If you are sizing branch-circuit conductors for fixed electric space-heating equipment, you must consider these to be a continuous load [424.3 (B)]. The branch-circuit conductors and overcurrent devices for fixed electric space-heating equipment must have an ampacity not less than 125% of the total heating load [210.19(A)(1) and 210.20(A)].
Here's a short practice exercise that demonstrates how to size the branch circuit correctly.
Question: What size conductor and overcurrent device with 75°C terminals is required for a 10kW, 240V fixed electric space heater that has a 3A blower motor (Fig. 4)?
Here are the steps you should take to find the answer.
Step 1. Determine the total load.
I = VA ÷ E
I = 10,000VA ÷ 240V = 41.67A
I = 41.67A + 3A = 44.67A, round up to 45A [220.5(B)]
Step 2. Size the conductors at 125% of the load [110.14(C), 210.19(A)(1), and Table 310.16].
Conductor = 45A × 1.25 = 56A
A 6 AWG conductor is rated 65A at 75°C
Step 3. Size the overcurrent device at 125% of the load [210.20(A), 240.4(B) and 240.6(A)].

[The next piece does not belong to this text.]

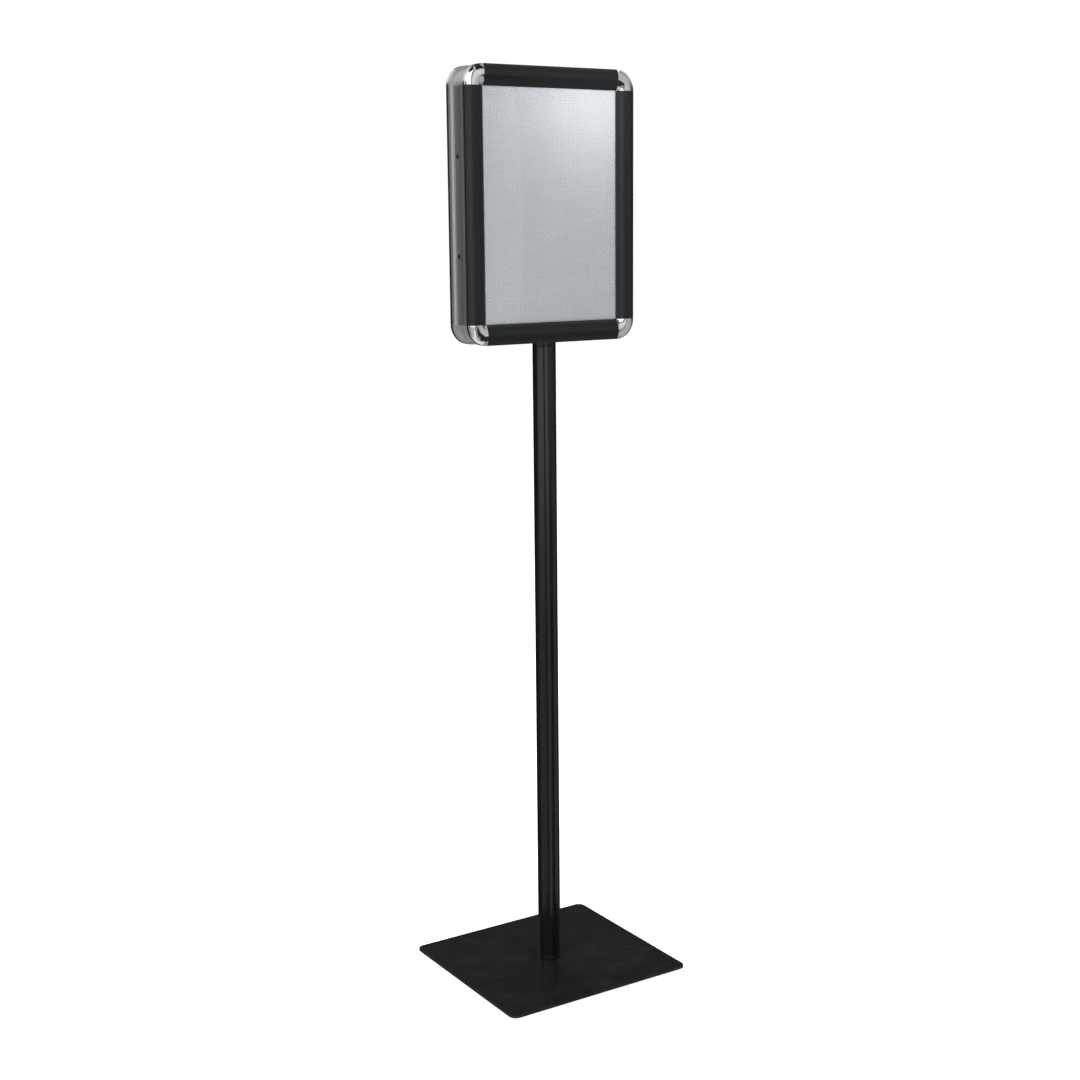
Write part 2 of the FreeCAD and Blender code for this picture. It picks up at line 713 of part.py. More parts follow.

Overcurrent device = 45A × 1.25 = 56A
Choose the next standard size up, which is 60A [240.4(B)]
Think beyond heaters
When you are thinking about a project that involves heating a space with a fixed heater, think beyond simply adding a heater. Consider what the space is used for and who will be in that space.
Determine whether you need one big heater mounted at one end of the space or several units distributed throughout. Does this application work best with ceiling-mounted, wall-mounted, or baseboard heaters — or perhaps some combination of these? How big will each heater be? What kinds of controls will you use? Will you use a thermostat with an integral sensor or distributed sensors? Where is the best location for sensing the temperature?
Once you've weighed these considerations, think about the wiring. One branch circuit or two? What kind of disconnect(s), and what about location and mounting? Then, select the heater that best meets your application. Review the manufacturer's instructions, and install per Art. 424.